同調査は、「ふるさと回帰支援センター」の相談者・セミナー参加者を対象に、地方移住に関するアンケートを実施。2009年から実施しており、今回が15回目。今回は2023年1月4日から12月27日までの期間、1万7056人に調査した。
2023年の移住相談件数(面談・電話・メール・見学・セミナー参加)は、5万9276件。前年の5万2312件から13.3%増となり、3年続けて過去最多となった。
窓口相談では、20年から4年連続で静岡県が1位に。多くの年代から人気で、アクセスや利便性の高さを活かした結果となった。静岡県は移住フェアやセミナーに加え、市町の移住担当者とセンターの相談員を交え三者で具体的な話ができる「出張相談デスク」を70回も開催したことが相談の増加につながった。

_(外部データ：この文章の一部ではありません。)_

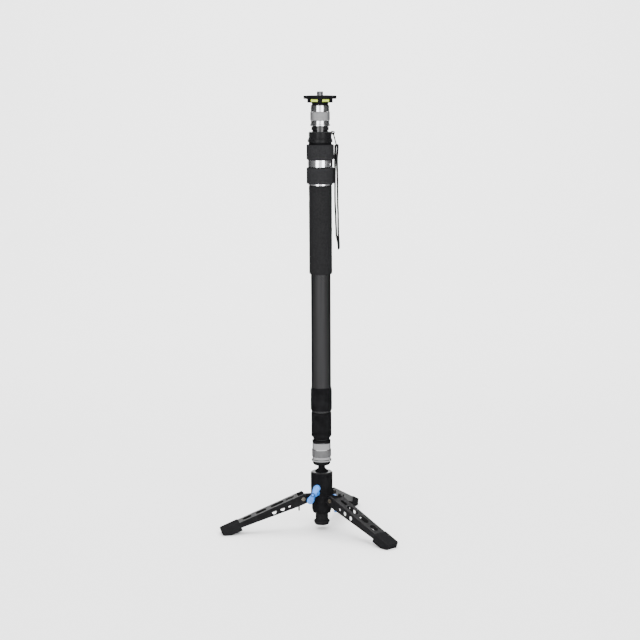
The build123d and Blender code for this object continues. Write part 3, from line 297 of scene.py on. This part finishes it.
def carbon_weave(name, colour, tows=40, tow=2.4 * MM):
    """Twill of carbon tows in dull resin, wrapped round the column."""
    streak_scale = (900, 900, 14)
    material, tree, shader, coords = new_finish(name, colour, 0.36, 0.8)
    shader.inputs["Specular IOR Level"].default_value = 0.0
    shader.inputs["Specular Tint"].default_value = (0.0, 0.0, 0.0, 1.0)
    angle, height = round_column(tree, coords)
    across = math_node(tree, "MULTIPLY", angle, tows / (2 * math.pi))
    along = math_node(tree, "DIVIDE", height, tow)
    slant = math_node(tree, "ADD", across, along)
    twill = math_node(tree, "PINGPONG", slant, 1.0)
    weft = math_node(tree, "PINGPONG", math_node(tree, "MULTIPLY", along, 2.0), 1.0)
    warp = math_node(tree, "PINGPONG", math_node(tree, "MULTIPLY", across, 2.0), 1.0)
    over = math_node(tree, "GREATER_THAN", twill, 0.5)
    under = math_node(tree, "SUBTRACT", 1.0, over)
    tows_height = math_node(
        tree, "ADD", math_node(tree, "MULTIPLY", weft, over), math_node(tree, "MULTIPLY", warp, under)
    )
    streaks = noise(tree, stretched(tree, coords, streak_scale), 1.0, 3.0)
    tone = math_node(
        tree, "ADD", math_node(tree, "MULTIPLY", twill, 0.55), math_node(tree, "MULTIPLY", streaks, 0.5)
    )
    shade(tree, shader, tone, toned(colour, 0.4), toned(colour, 1.9), 0.2, 0.85)
    bump(tree, shader, tows_height, 0.12, 0.05 * MM)
    return material


def webbing(name, colour):
    """Close diagonal weave of the strap."""
    rows_up, rows_across = 1150.0, 1500.0
    material, tree, shader, coords = new_finish(name, colour, 0.72)
    shader.inputs["Specular IOR Level"].default_value = 0.0
    parts = tree.nodes.new("ShaderNodeSeparateXYZ")
    tree.links.new(coords, parts.inputs["Vector"])
    rise = math_node(tree, "MULTIPLY", parts.outputs["Z"], rows_up)
    side = math_node(tree, "MULTIPLY", parts.outputs["Y"], rows_across)
    leaning_right, leaning_left = (
        math_node(tree, "SINE", math_node(tree, "MULTIPLY", math_node(tree, operation, rise, side), math.pi))
        for operation in ("ADD", "SUBTRACT")
    )
    weave = math_node(tree, "MAXIMUM", leaning_right, leaning_left)
    shade(tree, shader, weave, toned(colour, 0.5), toned(colour, 1.8), 0.1, 0.95)
    bump(tree, shader, weave, 0.6, 0.15 * MM)
    return material


def spirit(name, colour):
    """Liquid in the glass of a level, made to glow faintly as painted light."""
    material, tree, shader, coords = new_finish(name, colour, 0.08)
    shade(tree, shader, noise(tree, coords, 300), toned(colour, 0.8), toned(colour, 1.25))
    shader.inputs["Transmission Weight"].default_value = 0.35
    # Painted light: the liquid glows faintly in its own colour.
    shader.inputs["Emission Color"].default_value = (*colour, 1.0)
    shader.inputs["Emission Strength"].default_value = 0.25
    shader.inputs["Coat Weight"].default_value = 0.8
    return material


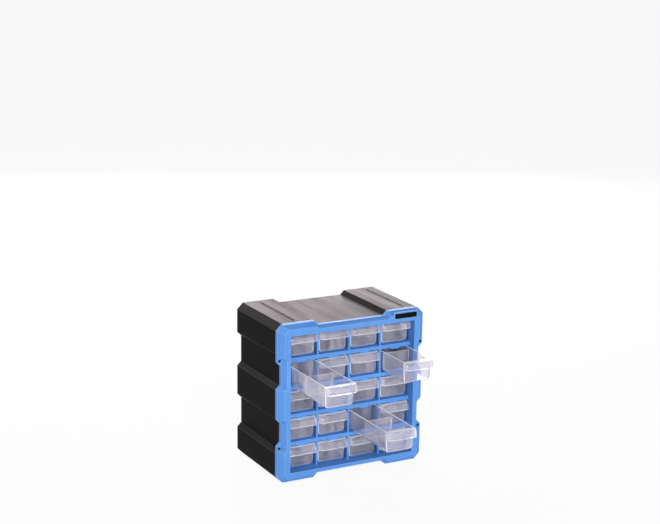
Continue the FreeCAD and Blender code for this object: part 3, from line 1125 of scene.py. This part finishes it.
def direct_rays(recipe):
    """1 for rays that the camera sends, straight, off a gloss or through clear plastic, and else 0."""
    names = ("Is Camera Ray", "Is Glossy Ray", "Is Transmission Ray")
    straight, glossy, clear = [recipe.node("ShaderNodeLightPath", output=name) for name in names]
    return straight.either(glossy).either(clear)


def floor_look(recipe):
    tone = recipe.blend(recipe.noise(3, 3), pale_grey, near_white)
    matt = recipe.node("ShaderNodeBsdfDiffuse", {}, {"Color": tone})
    lifted = recipe.node("ShaderNodeEmission", {}, {"Color": white, "Strength": 1})
    return recipe.mixed(0.93 * direct_rays(recipe), matt, lifted)


ground = bmesh.new()
bmesh.ops.create_grid(ground, x_segments=1, y_segments=1, size=floor_size)
bmesh.ops.translate(ground, vec=(0, 0, -floor_drop), verts=ground.verts)
ground_mesh = bpy.data.meshes.new("floor")
ground.to_mesh(ground_mesh)
ground.free()
ground_mesh.materials.append(finish("floor_white", floor_look))
floor = bpy.data.objects.new("floor", ground_mesh)
bpy.context.collection.objects.link(floor)

# %% World
world = bpy.data.worlds.new("studio")
world.use_nodes = True
bpy.context.scene.world = world
sky = Recipe(world.node_tree)
strength = 0.18 + 0.82 * direct_rays(sky)
light = sky.node("ShaderNodeBackground", {}, {"Color": white, "Strength": strength})
sky.node("ShaderNodeOutputWorld", {}, {"Surface": light})
print("world nodes", len(world.node_tree.nodes))

# %% [markdown]
# ## Lamps
# Four large soft lamps stand for the studio. The key is low and in front, so the front faces are the
# brightest and the chamfers, sills and reveals fall off into deep blue. A weak one at the upper left
# lights what faces up and left. Two behind the cabinet give the black top its pale sheen, which is
# their low reflection.

# %% Lamps
def lamp(name, place, aim, size, power, color=(1, 1, 1)):
    """A square soft lamp that points at a place."""
    light = bpy.data.lights.new(name, "AREA")
    light.shape = "SQUARE"
    light.size = size
    light.energy = power
    light.color = color
    made = bpy.data.objects.new(name, light)
    made.location = place
    made.rotation_euler = (Vector(aim) - Vector(place)).to_track_quat("-Z", "Y").to_euler()
    made.visible_camera = False
    bpy.context.collection.objects.link(made)
    print("lamp", name, power, "W")


lamp("key", (-0.65, -3.05, 0.9), (0, 0, 0.13), 1.3, 69)
lamp("upper left", (-1.9, -1.7, 2.4), (0, 0, 0.13), 1.0, 12)
lamp("back", (1.0, 2.2, 1.0), (0, 0, 0.2), 1.7, 74, (1, 0.905, 0.935))
lamp("rear left", (-0.9, 2.3, 1.5), (-0.1, 0, 0.15), 1.4, 32, (1, 0.93, 0.95))
bpy.context.scene.view_settings.view_transform = "Standard"
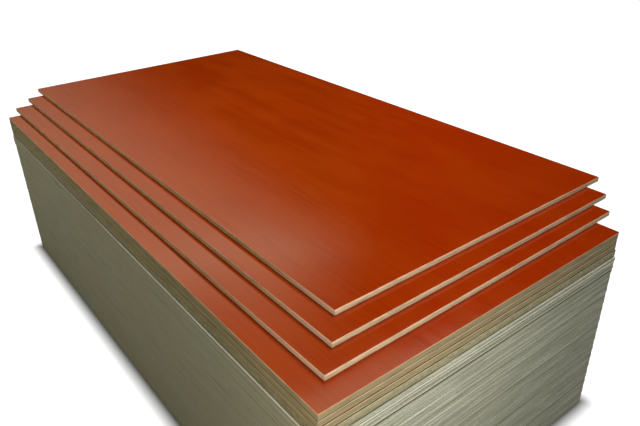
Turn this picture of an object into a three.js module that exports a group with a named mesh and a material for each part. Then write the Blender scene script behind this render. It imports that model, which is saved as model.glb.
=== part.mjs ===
import * as THREE from "three";

// A stack of film-faced plywood sheets, lying flat on a level floor.
//
// X runs along the sheets, Y across them and Z up. The origin is the centre of
// the underside of the lowest sheet. All sizes are in millimetres.
//
// From the floor up the stack holds three kinds of sheet, all cut to one size:
//   sealed sheets, whose edges are painted, in a close pile
//   raw sheets, whose edges show the veneers, on top of the pile
//   loose sheets, laid on the raw ones and fanned out towards one corner

// The cut size that every sheet shares.
const SHEET_LENGTH = 2440;
const SHEET_WIDTH = 1220;

// What each kind of sheet measures through its veneers and films.
const SEALED_THICKNESS = 15.3;
const RAW_THICKNESS = 21.7;
const LOOSE_THICKNESS = 17.2;

// How many sealed sheets the pile holds.
const SEALED_COUNT = 41;

// Flat sheets touch only at their high spots, which leaves this much between them.
const LAYER_GAP = 0.3;

// The small flat that sanding leaves on every edge of a sheet.
const ARRIS = 0.5;

// How far a sealed sheet strays from the pile's line, along the pile and across it.
const END_STRAY = 0.6;
const SIDE_STRAY = 0.3;

// The angle, in radians, that spreads those strays without a visible pattern.
const STRAY_STEP = 2.4;

// The uppermost sealed sheets stand proud of the pile, at its end and at its side.
const PROUD_COUNT = 3;
const PROUD_END = 2.4;
const PROUD_SIDE = 2.2;

// Each raw sheet lies a little back from the end of the pile and from its side.
// The lowest shows a narrow step of its top face in front of the others.
const RAW_SHEETS = [
  { back: 2.6, across: 1.4 },
  { back: 5.6, across: 1.6 },
  { back: 6.2, across: 1.8 },
  { back: 6, across: 2 },
];

// Each loose sheet is pushed back along the stack, pushed across it and turned a little.
const LOOSE_SHEETS = [
  { back: 79, across: 66, turnDegrees: 0.43 },
  { back: 139, across: 142, turnDegrees: 0.26 },
  { back: 213, across: 214, turnDegrees: 0.15 },
];

const filmFace = { color: 0x9c3412, roughness: 0.3, metalness: 0 };
const sealedEdge = { color: 0x8e8e78, roughness: 0.75, metalness: 0 };

const stack = new THREE.Group();

// The height, above the floor, of the next sheet's underside.
let layer = 0;

// A flat sheet with its edges eased, centred on Z and resting on Z = 0.
function sheetGeometry(thickness) {
  const halfLength = SHEET_LENGTH / 2 - ARRIS;
  const halfWidth = SHEET_WIDTH / 2 - ARRIS;
  const outline = new THREE.Shape([
    new THREE.Vector2(-halfLength, -halfWidth),
    new THREE.Vector2(halfLength, -halfWidth),
    new THREE.Vector2(halfLength, halfWidth),
    new THREE.Vector2(-halfLength, halfWidth),
  ]);
  const geometry = new THREE.ExtrudeGeometry(outline, {
    depth: thickness - 2 * ARRIS,
    bevelEnabled: true,
    bevelThickness: ARRIS,
    bevelSize: ARRIS,
    bevelSegments: 1,
  });
  geometry.translate(0, 0, ARRIS);
  return geometry;
}

// Lays one sheet on top of those laid so far.
function laySheet(name, thickness, finish, x, y, turnDegrees) {
  const material = new THREE.MeshStandardMaterial(finish);
  const sheet = new THREE.Mesh(sheetGeometry(thickness), material);
  sheet.name = name;
  sheet.position.set(x, y, layer);
  sheet.rotation.z = THREE.MathUtils.degToRad(turnDegrees);
  stack.add(sheet);
  layer += thickness + LAYER_GAP;
}

// Sealed sheets, numbered up from the floor. The lowest one lies on the stack's centre.
for (let index = 0; index < SEALED_COUNT; index += 1) {
  const name = `sealed_sheet_${String(index + 1).padStart(2, "0")}`;
  const proud = index >= SEALED_COUNT - PROUD_COUNT ? 1 : 0;
  const x = proud * PROUD_END + END_STRAY * Math.sin(index * STRAY_STEP);
  const y = -proud * PROUD_SIDE + SIDE_STRAY * Math.sin(2 * index * STRAY_STEP);
  laySheet(name, SEALED_THICKNESS, sealedEdge, x, y, 0);
}

// Raw sheets, squared up on the sealed ones.
RAW_SHEETS.forEach(({ back, across }, index) => {
  laySheet(`raw_sheet_${index + 1}`, RAW_THICKNESS, filmFace, -back, across, 0);
});

// Loose sheets, each fanned further towards the back corner than the one below it.
LOOSE_SHEETS.forEach(({ back, across, turnDegrees }, index) => {
  laySheet(`loose_sheet_${index + 1}`, LOOSE_THICKNESS, filmFace, -back, across, turnDegrees);
});

export default stack;
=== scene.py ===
import math

import bmesh
import bpy
from mathutils import Euler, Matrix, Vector


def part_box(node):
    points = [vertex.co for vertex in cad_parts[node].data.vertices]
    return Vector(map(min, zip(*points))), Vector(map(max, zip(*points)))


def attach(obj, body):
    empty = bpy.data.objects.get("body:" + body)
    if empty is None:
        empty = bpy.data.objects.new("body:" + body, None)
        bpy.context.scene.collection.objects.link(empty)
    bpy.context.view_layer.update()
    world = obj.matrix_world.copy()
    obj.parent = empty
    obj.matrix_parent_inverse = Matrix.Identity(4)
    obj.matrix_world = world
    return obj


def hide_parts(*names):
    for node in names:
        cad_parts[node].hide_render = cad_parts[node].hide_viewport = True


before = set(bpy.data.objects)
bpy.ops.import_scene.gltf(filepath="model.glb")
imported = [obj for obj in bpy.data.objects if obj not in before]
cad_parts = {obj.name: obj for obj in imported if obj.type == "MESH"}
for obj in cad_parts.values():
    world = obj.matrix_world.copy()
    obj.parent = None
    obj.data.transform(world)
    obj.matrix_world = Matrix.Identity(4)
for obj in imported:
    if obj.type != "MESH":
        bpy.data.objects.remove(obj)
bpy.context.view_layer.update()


# ---------------------------------------------------------------------------
# Camera
# A camera at head height, just off the stack's near corner. It looks down and
# across the stack through a moderately wide lens.

LENS_MM = 35.417
SENSOR_WIDTH_MM = 36
CAMERA_PLACE = (2.0019, -1.1972, 1.7552)
CAMERA_TURN_DEGREES = (61.465, 0.940, 51.925)

camera_data = bpy.data.cameras.new("studio_camera")
camera_data.sensor_width = SENSOR_WIDTH_MM
camera_data.lens = LENS_MM
camera = bpy.data.objects.new("studio_camera", camera_data)
camera.location = CAMERA_PLACE
camera.rotation_euler = Euler([math.radians(turn) for turn in CAMERA_TURN_DEGREES])
bpy.context.scene.collection.objects.link(camera)
bpy.context.scene.camera = camera
bpy.context.scene.view_settings.view_transform = "Standard"


# ---------------------------------------------------------------------------
# Sealed sheets
# The close pile: plywood panels with a red resin film on both faces. Their
# edges were sealed together, as a pile, with a matt grey-green paint that runs
# over the joints and is rubbed pale along many of the sheets' upper corners.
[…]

また、大きくランクアップしたのは、2位の群馬県(前回9位)、7位の北海道(前回12位)、9位の山口県(前回15位)。群馬県は、地震が少ないなど安心安全な移住先候補として、また生活費や教育費の安さから、子育て世代からの相談が急増している。東京から100キロ圏内ということもあり、テレワーク層からも人気が高い。移住セミナーで関係人口を増やしてきたことも、相談増につながった。
北海道はコロナ禍後、旅行や帰省で訪れる人が増え、移住をしたい気持ちが高まった結果、相談増につながっているようだ。また、テレワークに関する相談も増加。当初は、関東近県に集中していたテレワーク移住が北海道へも広がり、人気に拍車をかけた。
山口県はデジタルマーケティングを活用し、SNSやWEB広告を通じた効果的な情報発信を行った結果、東京やオンライン等で開催した移住セミナーの参加者が増加した。この移住セミナーをきっかけに山口への関心が高まり、窓口での相談件数の増加につながった。
また、前回ランク外だった福島県が12位になった。県内市町村と連携した取り組みの強化が図られ、首都圏からのアクセスが良い中通りエリアへのテレワーク移住等に関する相談や移住、さらに福島県に所縁のある20代からの相談も増加した。加えて、原発事故で一時住民が避難した12の市町村に特化した移住促進策も進められ、ツアーで現地を訪問した方からの相談も増加した。